Yes, there have been many, many such times and I will take them all to my grave with me and never admit to them because the job of the critic is to be wrong. I think it’s much better to have my mistakes corrected by other people than to try to correct them myself.

. . . more broadly, do you ever think you were wrong not in your judgment of a movie but in some moral or aesthetic stand you took?

I think probably so, but criticism or reviewing is a present tense, very in the moment thing. Part of what we’re doing is the opposite of a definitive judgment. It’s a very early, very provisional, kind of putting down a marker and initiating something that’s going to go on for a very long time.

Here’s this idea restated by another response to the interview:

What I think Scott’s getting at, and what I know I believe, is that criticism isn’t meant to be the final word but an opening statement, or, increasingly, a volley in the potentially unending ping-pong match between writers and readers — to the extent that distinction is even meaningful anymore. Critics should try to be right, of course, whatever that means in the context of a largely subjective medium. . . . But there’s nothing more dangerous to a critic than the ironclad belief in their own rightness. Reviews . . . are merely signposts on the road to enlightenment, not its terminus.

I agree, but sometimes those initial reviews are a terminus. Sometimes because it was, as the critic said, a bad movie, and everyone who saw it thought it was a bad movie and no one had anything to add to the original assessment and that was that.

But what about when the small indie film that premiered at an off-brand film festival and rolled out to fifteen screens nationwide (seven each in in New York and L.A. and one in the director’s hometown), and is currently only available on dvd on the director’s website? Maybe that film was bad, maybe it was excellent. Maybe it was pure and simple or maybe it was so complicated and ambiguous it takes a dozen viewing to form a reasonable opinion about it.

That film perhaps deserved more than a review-as-terminus, but it may never get it, short of a Moby-Dick-sized miracle.

The relevance to Motley Vision is that rarely do we (or any Mormon critical outlet) revisit older works. Almost everything in Mormon letters is doomed to be forgotten outside the Google results for the first round of reviews. Republishing Dorian was a deliberate attempt to get one discussion restarted, but that discussion is . . . let’s say creeping.

Hamlet, I often tell my students, is the greatest piece of writing in the English language not because it is the greatest piece of writing in the English language but because it is the most engaged-with piece of writing in the English language. Only by returning to a work over and over and over—over generations, even—do we find the Great.

In Mormon lit, however, we seem cursed with a tragically short-term memory.

Turning slightly to the side, let’s return to Scott for a moment:

There are critics who see their job as to be on the side of the artist, or in a state of imaginative sympathy or alliance with the artist. I think it’s important for a critic to be populist in the sense that we’re on the side of the public.

I wonder if what critics or Mormon lit there are that The Public recognize as representing their interests?

Scott (picking up where we left off, originally):

. . . what we’re doing is the opposite of a definitive judgment.

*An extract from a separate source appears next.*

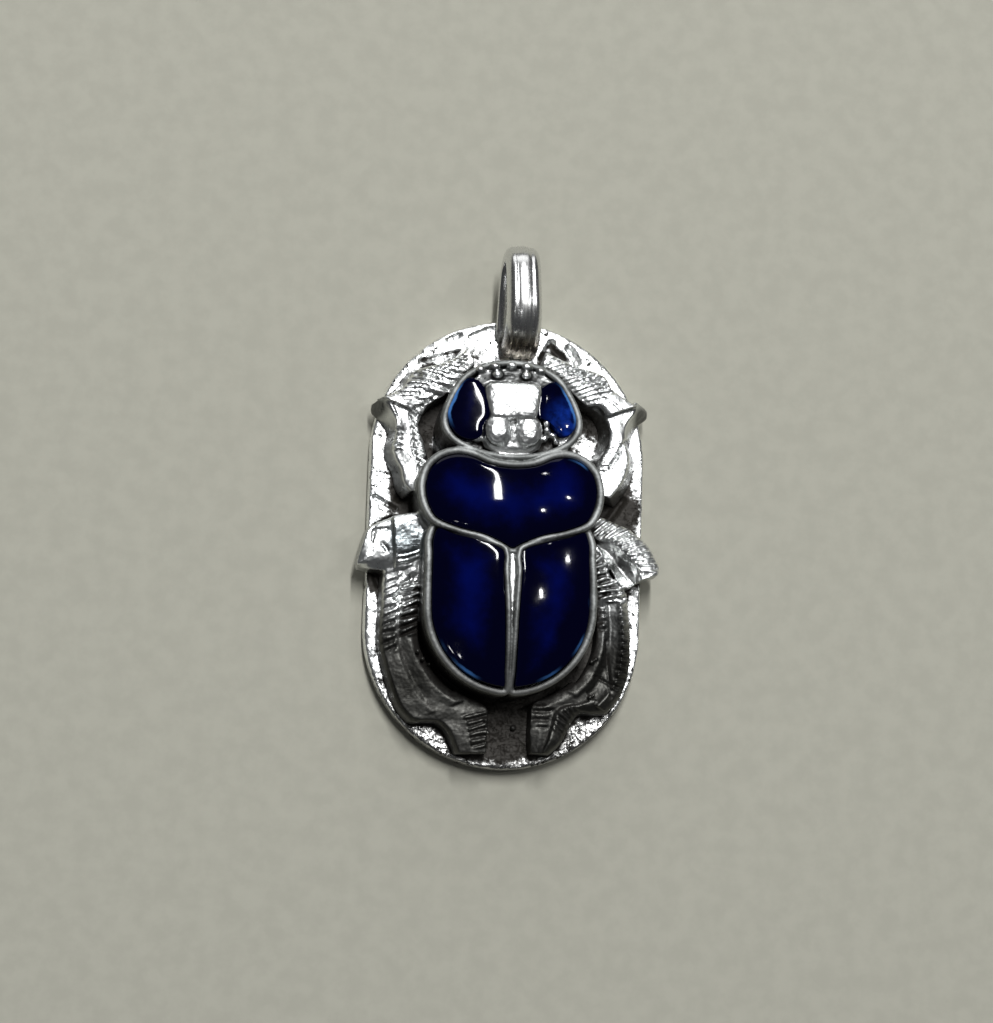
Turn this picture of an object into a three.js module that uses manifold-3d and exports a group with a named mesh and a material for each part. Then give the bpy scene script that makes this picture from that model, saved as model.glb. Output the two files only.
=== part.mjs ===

It’s a very early, very provisional, kind of putting down a marker and initiating something that’s going to go on for a very long time. I read some of my favorite critics, like Susan Sontag or Pauline Kael or Roger Ebert, and over the course of their careers they were wildly inconsistent.

What I very much believe in is trust. This is also one of the reasons that individual critics retain some degree of importance in spite of aggregation and Yelp scores. That you can open up the newspaper and find the person that you know. That takes time to cultivate and to learn, and in a way you sketch out a character that you’re going to become and that you grow into.

I’m making these quotation-heavy musings on the eve of the announcement of the 2015 AML Award nominees for criticism. And I don’t know what I’m hoping to draw out in terms of conversation. I certainly don’t want to get all woe-be-we on the subject, but I do believe that ongoing conversation on important work (eg) is, well, important.  So . . . what?

7 thoughts on “Come now, and let us be wrong together, saith the critic”

  1. This suggests to me an interesting and possibly useful distinction between the critic (as a populist voice in a populist medium such as a newspaper or magazine) and a scholar who engages in critical discourse. While the critic is primarily a present tense writer, the scholar is frequently a past tense writer, one who preserves, revisits, dusts off. Both are significant contributions, but, without the preservation of diligent, informed scholarship, it feels like present tense criticism has little tradition on which to draw and to which to compare, and very quickly evaporates once it has been written.

  2. .

    That’s a great point. Criticism should lead to scholarship and the draw from that scholarship. I wonder if this is a need that won’t be filled until the tradition shows up in traditional scholarly settings as a topic of discourse.

  3. “I think it’s much better to have my mistakes corrected by other people than to try to correct them myself.”

    Being corrected by other people is definitely a good thing, but I’d also say that I reserve the right to change my mind over time and so anything I write that’s criticism should be seen as being a snapshot in time and thus a starting point for discussion rather than a definitive opinion.

  4. .

    I agree with that. I think dialogue is important and I don’t mean by that I say something then everyone else talks about what I said.